CS Superheroes

Created for AP Computer Science Principles

Superhero #1

Katherine Johnson

Katherine Johnson: Katherine Johnson was a mathematician at NASA who is most known for her help during John Glenn's Freedom 7 flight. The complexity of the orbital flight had required the construction of a worldwide communications network, linking tracking stations around the world to IBM computers in Washington, Cape Canaveral in Florida, and Bermuda. The computers had been programmed with the orbital equations that would control the trajectory of the capsule in Glenn’s Friendship 7 mission from liftoff to splashdown, but the astronauts were not so comfortable of putting their lives in the care of the electronic calculating machines, which were prone to mistakes, as they were early technology and not yet as developed. As a part of the preflight checklist, Johnson was to run the same numbers through the same equations that had been programmed into the computer, but by hand, on her desktop mechanical calculating machine. “If she says they’re good,’” Katherine Johnson remembers John Glenn saying, “then I’m ready to go.” Glenn’s flight was a success and was a key factor in the Space Race between the US and the USSR.


Born: August 26th, 1918
Died: February 24th, 2020

Superhero #2

Sutherland working on Sketchpad

Ivan E. Sutherland: an American computer scientist pioneer, widely regarded as a pioneer of computer graphics.
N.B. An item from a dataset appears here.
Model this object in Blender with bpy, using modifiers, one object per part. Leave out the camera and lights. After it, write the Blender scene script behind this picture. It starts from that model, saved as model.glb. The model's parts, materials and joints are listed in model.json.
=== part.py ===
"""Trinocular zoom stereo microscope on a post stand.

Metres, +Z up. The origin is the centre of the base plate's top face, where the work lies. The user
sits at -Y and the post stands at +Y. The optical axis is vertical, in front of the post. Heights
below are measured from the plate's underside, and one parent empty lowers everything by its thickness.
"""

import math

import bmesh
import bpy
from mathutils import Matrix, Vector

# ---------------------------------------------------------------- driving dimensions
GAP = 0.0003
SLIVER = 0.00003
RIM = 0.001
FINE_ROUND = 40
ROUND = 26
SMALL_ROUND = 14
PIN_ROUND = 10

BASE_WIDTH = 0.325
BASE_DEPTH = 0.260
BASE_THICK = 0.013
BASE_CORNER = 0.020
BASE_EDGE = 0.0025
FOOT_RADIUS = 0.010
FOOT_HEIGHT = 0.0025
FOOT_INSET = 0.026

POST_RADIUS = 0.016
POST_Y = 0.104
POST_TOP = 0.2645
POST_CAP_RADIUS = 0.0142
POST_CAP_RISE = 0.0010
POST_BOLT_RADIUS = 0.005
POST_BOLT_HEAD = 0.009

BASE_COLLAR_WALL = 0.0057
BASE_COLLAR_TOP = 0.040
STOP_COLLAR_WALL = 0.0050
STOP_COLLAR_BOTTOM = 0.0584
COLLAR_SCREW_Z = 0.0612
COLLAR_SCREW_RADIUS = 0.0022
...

His work in computer graphics is what he is mostly known for. Ivan developed several foundations of modern computer graphics. He received the Turing Award from the Association for Computing Machinery in 1988 for the invention of Sketchpad, an early predecessor to the sort of drawing platforms that has become ubiquitous in personal computers. He is a member of the National Academy of Engineering and the National Academy of Sciences among many other major awards. He was also awarded the Kyoto Prize in Advanced Technology for his achievements in computer graphics and interactive interfaces.